◆ Challenge:
Find each line with the word "Blender" and copy it.
start
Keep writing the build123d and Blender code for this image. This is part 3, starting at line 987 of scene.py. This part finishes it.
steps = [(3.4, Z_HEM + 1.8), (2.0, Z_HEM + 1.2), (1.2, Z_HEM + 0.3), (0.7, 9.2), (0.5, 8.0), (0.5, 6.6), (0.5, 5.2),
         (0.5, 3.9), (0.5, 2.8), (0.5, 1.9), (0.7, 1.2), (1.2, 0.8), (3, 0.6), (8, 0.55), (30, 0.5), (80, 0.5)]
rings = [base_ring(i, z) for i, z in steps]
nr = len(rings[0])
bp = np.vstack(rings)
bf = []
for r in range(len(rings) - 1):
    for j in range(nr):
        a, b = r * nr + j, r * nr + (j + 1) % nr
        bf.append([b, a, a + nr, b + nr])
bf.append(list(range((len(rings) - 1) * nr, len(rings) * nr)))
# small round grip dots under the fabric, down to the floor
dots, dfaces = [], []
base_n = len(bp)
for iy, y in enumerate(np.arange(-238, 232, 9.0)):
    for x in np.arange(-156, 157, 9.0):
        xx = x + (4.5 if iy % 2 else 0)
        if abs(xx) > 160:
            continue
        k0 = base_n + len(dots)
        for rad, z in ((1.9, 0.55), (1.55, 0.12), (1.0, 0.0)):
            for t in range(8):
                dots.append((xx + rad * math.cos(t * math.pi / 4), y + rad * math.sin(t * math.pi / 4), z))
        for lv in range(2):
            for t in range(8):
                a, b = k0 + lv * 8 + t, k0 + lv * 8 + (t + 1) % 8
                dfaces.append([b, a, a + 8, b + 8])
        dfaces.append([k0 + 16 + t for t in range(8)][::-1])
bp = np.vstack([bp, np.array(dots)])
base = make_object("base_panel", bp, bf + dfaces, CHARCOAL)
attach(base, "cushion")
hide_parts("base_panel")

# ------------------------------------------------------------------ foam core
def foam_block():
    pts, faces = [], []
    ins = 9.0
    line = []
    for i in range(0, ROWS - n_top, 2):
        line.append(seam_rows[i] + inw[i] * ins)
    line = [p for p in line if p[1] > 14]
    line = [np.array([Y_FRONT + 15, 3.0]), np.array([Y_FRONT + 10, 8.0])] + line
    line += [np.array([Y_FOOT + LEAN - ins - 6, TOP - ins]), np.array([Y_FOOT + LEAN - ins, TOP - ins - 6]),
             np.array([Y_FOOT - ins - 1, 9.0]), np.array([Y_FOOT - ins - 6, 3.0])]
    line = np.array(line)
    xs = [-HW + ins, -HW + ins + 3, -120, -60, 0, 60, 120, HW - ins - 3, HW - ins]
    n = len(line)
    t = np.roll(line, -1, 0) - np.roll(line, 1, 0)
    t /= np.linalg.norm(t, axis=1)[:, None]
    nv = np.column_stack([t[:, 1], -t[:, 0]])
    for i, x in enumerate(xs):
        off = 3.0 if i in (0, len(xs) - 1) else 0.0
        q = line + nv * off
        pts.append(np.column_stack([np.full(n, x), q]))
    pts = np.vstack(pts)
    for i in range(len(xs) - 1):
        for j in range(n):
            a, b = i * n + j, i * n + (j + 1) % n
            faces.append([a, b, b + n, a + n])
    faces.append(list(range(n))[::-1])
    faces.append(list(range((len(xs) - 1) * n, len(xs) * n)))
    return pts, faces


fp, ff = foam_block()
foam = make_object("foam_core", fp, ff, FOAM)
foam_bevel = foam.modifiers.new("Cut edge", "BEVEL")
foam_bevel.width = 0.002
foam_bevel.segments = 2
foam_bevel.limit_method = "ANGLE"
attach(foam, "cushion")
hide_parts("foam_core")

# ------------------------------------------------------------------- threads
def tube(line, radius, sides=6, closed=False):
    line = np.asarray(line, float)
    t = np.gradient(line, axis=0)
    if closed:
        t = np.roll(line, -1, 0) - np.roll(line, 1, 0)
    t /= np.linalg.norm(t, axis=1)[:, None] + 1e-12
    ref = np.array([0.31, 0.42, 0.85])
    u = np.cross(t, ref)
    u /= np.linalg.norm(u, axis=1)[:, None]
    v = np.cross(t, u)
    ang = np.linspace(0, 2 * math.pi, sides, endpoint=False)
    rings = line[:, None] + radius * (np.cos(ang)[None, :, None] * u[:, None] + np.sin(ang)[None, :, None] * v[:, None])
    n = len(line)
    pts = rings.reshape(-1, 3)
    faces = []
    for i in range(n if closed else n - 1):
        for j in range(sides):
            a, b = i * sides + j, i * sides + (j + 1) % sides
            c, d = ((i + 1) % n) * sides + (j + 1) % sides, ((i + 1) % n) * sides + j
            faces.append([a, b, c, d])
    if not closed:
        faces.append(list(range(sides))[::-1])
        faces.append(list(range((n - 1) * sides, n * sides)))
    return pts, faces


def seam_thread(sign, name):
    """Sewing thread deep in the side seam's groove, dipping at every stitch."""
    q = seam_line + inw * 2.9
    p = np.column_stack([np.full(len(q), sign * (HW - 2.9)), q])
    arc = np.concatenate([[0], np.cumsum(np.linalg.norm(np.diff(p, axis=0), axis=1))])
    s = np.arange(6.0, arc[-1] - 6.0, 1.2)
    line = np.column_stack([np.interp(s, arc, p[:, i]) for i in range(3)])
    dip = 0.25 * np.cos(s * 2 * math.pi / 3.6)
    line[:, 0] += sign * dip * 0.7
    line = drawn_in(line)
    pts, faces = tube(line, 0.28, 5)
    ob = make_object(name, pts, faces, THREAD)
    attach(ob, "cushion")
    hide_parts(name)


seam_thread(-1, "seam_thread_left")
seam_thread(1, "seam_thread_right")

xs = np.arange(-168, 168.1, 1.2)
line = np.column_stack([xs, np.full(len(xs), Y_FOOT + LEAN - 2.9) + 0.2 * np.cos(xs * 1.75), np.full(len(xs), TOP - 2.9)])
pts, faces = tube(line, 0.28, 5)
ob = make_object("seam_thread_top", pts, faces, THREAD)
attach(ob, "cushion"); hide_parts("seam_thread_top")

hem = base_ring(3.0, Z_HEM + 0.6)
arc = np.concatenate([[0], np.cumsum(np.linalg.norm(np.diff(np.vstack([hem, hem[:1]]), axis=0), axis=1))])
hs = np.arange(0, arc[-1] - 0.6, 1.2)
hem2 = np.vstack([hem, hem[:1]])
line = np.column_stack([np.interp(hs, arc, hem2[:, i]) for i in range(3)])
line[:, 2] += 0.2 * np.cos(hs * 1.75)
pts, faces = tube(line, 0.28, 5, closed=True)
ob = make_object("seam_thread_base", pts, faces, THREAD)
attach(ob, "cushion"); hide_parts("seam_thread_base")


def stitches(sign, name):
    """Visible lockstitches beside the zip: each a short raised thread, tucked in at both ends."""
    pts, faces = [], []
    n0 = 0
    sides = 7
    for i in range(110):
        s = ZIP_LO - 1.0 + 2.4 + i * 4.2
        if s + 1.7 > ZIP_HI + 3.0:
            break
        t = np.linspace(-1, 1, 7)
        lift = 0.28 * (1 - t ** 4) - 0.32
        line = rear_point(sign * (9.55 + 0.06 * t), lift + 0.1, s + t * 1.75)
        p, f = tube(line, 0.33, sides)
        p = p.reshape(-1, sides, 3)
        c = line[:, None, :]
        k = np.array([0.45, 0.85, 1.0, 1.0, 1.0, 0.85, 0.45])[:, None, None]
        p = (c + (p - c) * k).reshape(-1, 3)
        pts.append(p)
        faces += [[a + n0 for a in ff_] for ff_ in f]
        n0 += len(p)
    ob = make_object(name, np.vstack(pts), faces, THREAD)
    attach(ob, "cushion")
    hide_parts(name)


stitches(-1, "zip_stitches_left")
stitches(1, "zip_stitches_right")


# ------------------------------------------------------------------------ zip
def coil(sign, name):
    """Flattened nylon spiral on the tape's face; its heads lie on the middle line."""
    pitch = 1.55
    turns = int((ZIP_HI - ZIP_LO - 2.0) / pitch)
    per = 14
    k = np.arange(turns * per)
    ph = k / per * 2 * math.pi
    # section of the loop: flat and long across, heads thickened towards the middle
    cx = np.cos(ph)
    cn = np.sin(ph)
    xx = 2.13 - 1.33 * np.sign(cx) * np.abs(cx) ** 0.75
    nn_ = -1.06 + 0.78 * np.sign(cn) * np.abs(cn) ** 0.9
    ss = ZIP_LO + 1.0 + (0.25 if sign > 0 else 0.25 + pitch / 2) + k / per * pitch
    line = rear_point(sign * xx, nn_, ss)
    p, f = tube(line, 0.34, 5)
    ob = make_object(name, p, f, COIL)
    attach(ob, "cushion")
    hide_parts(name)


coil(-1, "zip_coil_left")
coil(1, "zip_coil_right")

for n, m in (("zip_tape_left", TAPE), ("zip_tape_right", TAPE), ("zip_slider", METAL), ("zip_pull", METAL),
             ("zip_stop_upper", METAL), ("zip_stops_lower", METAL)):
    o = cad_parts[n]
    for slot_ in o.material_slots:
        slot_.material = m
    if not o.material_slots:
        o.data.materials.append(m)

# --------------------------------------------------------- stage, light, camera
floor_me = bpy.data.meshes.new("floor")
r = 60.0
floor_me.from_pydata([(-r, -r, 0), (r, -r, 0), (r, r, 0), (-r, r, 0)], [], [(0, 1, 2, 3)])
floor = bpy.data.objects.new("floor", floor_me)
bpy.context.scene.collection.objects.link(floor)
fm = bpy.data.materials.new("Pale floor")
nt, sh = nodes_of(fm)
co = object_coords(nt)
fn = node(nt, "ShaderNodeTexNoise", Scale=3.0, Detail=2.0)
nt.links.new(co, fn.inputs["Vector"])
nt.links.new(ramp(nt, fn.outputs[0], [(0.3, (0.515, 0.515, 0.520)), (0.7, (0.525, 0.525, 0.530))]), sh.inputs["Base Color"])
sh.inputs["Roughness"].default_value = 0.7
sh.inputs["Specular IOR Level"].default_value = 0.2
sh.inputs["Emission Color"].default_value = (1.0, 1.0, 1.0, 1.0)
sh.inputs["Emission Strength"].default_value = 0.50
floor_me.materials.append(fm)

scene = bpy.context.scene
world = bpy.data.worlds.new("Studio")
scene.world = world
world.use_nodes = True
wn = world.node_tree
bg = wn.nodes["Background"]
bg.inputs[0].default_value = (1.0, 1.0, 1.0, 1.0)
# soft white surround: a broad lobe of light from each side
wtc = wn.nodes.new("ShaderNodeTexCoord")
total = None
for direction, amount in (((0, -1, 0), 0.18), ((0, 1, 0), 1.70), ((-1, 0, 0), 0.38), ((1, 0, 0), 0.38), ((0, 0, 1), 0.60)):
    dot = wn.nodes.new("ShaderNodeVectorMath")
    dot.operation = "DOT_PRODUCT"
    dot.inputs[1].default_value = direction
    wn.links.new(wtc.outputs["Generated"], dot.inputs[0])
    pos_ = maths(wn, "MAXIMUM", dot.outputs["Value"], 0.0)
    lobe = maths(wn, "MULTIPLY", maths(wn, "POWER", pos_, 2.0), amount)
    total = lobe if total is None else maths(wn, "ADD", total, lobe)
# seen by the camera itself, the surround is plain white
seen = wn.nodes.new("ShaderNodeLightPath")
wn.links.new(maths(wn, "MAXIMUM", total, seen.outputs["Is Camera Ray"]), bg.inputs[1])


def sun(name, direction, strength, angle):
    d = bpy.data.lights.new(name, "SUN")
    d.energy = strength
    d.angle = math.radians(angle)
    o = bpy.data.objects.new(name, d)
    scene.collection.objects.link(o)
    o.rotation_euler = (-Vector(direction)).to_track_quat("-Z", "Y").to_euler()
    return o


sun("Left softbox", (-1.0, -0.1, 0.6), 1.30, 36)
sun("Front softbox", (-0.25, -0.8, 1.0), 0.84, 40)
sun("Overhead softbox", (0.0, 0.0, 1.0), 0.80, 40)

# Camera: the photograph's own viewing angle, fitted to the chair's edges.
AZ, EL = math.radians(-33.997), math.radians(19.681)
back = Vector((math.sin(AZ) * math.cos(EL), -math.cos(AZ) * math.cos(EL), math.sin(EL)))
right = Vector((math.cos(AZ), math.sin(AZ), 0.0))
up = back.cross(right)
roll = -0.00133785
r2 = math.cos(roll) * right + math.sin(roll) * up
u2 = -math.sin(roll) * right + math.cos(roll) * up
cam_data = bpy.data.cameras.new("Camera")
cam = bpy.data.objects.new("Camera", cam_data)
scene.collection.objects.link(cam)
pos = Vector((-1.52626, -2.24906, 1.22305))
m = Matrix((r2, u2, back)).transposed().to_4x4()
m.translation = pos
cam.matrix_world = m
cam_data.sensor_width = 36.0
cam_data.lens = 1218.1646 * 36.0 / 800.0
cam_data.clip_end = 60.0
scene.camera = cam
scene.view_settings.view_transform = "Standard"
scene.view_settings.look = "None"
end
start
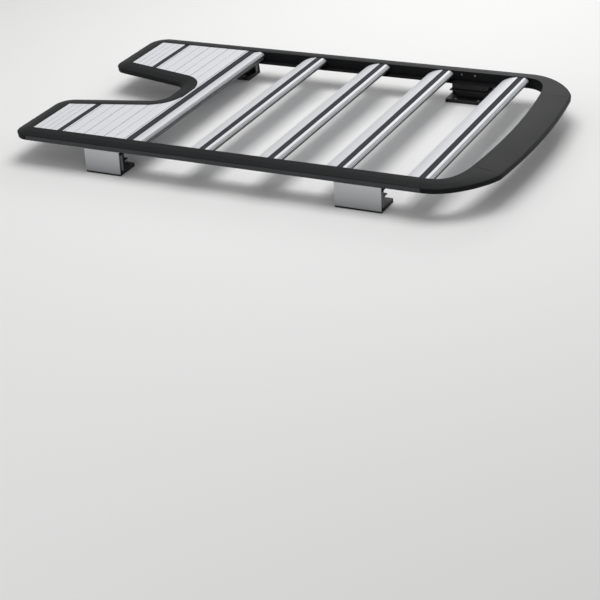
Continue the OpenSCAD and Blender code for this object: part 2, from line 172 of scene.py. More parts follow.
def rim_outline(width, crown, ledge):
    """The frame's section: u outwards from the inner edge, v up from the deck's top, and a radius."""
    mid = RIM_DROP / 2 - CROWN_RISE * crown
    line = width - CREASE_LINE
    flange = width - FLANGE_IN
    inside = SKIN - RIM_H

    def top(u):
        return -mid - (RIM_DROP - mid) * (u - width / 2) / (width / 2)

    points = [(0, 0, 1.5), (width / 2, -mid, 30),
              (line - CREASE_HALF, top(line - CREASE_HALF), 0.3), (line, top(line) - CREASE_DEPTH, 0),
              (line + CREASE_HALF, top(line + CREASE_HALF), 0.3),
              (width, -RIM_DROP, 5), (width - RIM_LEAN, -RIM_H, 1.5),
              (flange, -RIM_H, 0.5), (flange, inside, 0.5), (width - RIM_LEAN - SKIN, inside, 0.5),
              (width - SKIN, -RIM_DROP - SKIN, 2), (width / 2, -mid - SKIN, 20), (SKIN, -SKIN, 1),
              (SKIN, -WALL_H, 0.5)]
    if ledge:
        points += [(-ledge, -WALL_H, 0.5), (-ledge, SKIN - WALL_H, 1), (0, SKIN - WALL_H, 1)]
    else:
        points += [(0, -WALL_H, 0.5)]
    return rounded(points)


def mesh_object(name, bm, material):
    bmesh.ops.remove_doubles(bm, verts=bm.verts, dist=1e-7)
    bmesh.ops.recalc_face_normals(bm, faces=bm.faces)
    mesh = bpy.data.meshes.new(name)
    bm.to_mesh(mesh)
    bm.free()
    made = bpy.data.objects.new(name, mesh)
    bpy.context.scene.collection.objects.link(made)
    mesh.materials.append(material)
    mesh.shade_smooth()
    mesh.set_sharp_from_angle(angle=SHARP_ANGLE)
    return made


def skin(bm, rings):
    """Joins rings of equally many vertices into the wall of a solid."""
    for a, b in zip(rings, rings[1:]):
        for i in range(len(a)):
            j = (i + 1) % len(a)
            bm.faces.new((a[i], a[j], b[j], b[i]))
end
◆ Solved exercise:
Keep writing the build123d and Blender code for this image. This is part 3, starting at line 987 of scene.py. This part finishes it.
Continue the OpenSCAD and Blender code for this object: part 2, from line 172 of scene.py. More parts follow.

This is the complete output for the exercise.